Your objective - Copy out each line exactly as it appears.

* Begin Given information *

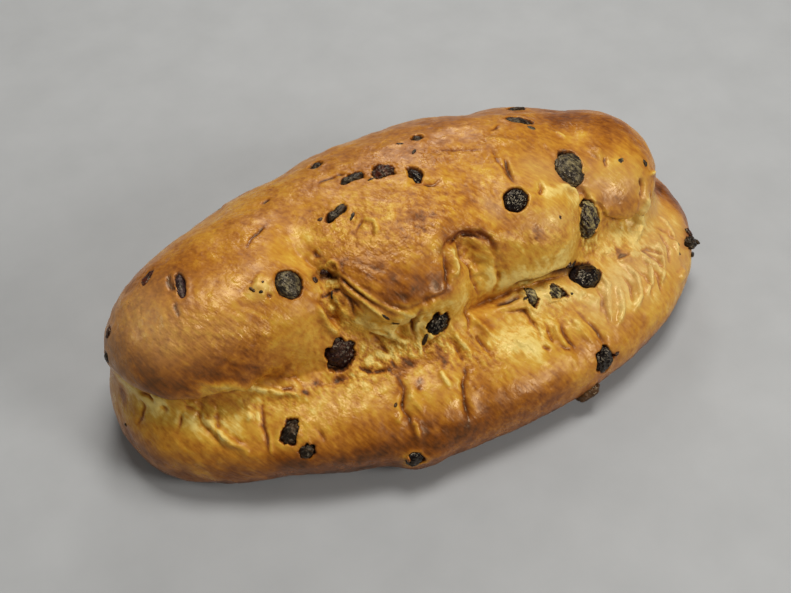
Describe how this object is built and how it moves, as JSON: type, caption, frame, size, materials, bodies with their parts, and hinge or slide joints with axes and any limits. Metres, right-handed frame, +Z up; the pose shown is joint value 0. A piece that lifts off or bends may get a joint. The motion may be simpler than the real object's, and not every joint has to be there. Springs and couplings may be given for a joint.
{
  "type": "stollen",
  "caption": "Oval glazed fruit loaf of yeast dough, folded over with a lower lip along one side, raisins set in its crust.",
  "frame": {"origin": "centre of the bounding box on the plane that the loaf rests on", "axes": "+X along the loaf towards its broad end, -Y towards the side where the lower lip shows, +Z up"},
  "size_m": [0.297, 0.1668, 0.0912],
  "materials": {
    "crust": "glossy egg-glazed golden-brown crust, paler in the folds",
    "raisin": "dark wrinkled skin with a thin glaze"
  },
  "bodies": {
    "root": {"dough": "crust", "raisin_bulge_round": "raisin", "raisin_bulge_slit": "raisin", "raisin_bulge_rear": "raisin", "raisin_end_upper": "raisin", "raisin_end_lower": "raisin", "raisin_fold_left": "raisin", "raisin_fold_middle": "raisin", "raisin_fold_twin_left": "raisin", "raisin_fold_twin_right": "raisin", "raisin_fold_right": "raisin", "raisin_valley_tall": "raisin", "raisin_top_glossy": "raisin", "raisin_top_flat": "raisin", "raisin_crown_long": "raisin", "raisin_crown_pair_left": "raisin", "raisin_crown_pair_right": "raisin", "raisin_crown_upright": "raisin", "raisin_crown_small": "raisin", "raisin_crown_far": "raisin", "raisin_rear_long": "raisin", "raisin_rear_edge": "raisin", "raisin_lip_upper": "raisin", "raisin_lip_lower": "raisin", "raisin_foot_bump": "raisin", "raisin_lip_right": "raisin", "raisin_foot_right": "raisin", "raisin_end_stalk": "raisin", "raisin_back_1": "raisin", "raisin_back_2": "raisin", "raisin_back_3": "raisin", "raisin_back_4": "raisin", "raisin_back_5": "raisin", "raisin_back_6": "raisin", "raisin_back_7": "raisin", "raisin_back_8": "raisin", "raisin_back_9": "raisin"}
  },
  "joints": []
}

* End Given information *

Task solution -
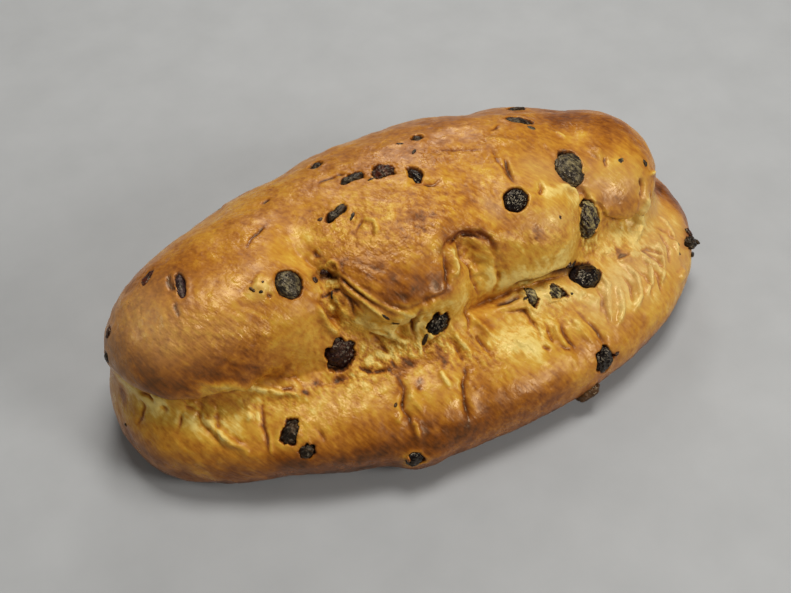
Describe how this object is built and how it moves, as JSON: type, caption, frame, size, materials, bodies with their parts, and hinge or slide joints with axes and any limits. Metres, right-handed frame, +Z up; the pose shown is joint value 0. A piece that lifts off or bends may get a joint. The motion may be simpler than the real object's, and not every joint has to be there. Springs and couplings may be given for a joint.
{
  "type": "stollen",
  "caption": "Oval glazed fruit loaf of yeast dough, folded over with a lower lip along one side, raisins set in its crust.",
  "frame": {"origin": "centre of the bounding box on the plane that the loaf rests on", "axes": "+X along the loaf towards its broad end, -Y towards the side where the lower lip shows, +Z up"},
  "size_m": [0.297, 0.1668, 0.0912],
  "materials": {
    "crust": "glossy egg-glazed golden-brown crust, paler in the folds",
    "raisin": "dark wrinkled skin with a thin glaze"
  },
  "bodies": {
    "root": {"dough": "crust", "raisin_bulge_round": "raisin", "raisin_bulge_slit": "raisin", "raisin_bulge_rear": "raisin", "raisin_end_upper": "raisin", "raisin_end_lower": "raisin", "raisin_fold_left": "raisin", "raisin_fold_middle": "raisin", "raisin_fold_twin_left": "raisin", "raisin_fold_twin_right": "raisin", "raisin_fold_right": "raisin", "raisin_valley_tall": "raisin", "raisin_top_glossy": "raisin", "raisin_top_flat": "raisin", "raisin_crown_long": "raisin", "raisin_crown_pair_left": "raisin", "raisin_crown_pair_right": "raisin", "raisin_crown_upright": "raisin", "raisin_crown_small": "raisin", "raisin_crown_far": "raisin", "raisin_rear_long": "raisin", "raisin_rear_edge": "raisin", "raisin_lip_upper": "raisin", "raisin_lip_lower": "raisin", "raisin_foot_bump": "raisin", "raisin_lip_right": "raisin", "raisin_foot_right": "raisin", "raisin_end_stalk": "raisin", "raisin_back_1": "raisin", "raisin_back_2": "raisin", "raisin_back_3": "raisin", "raisin_back_4": "raisin", "raisin_back_5": "raisin", "raisin_back_6": "raisin", "raisin_back_7": "raisin", "raisin_back_8": "raisin", "raisin_back_9": "raisin"}
  },
  "joints": []
}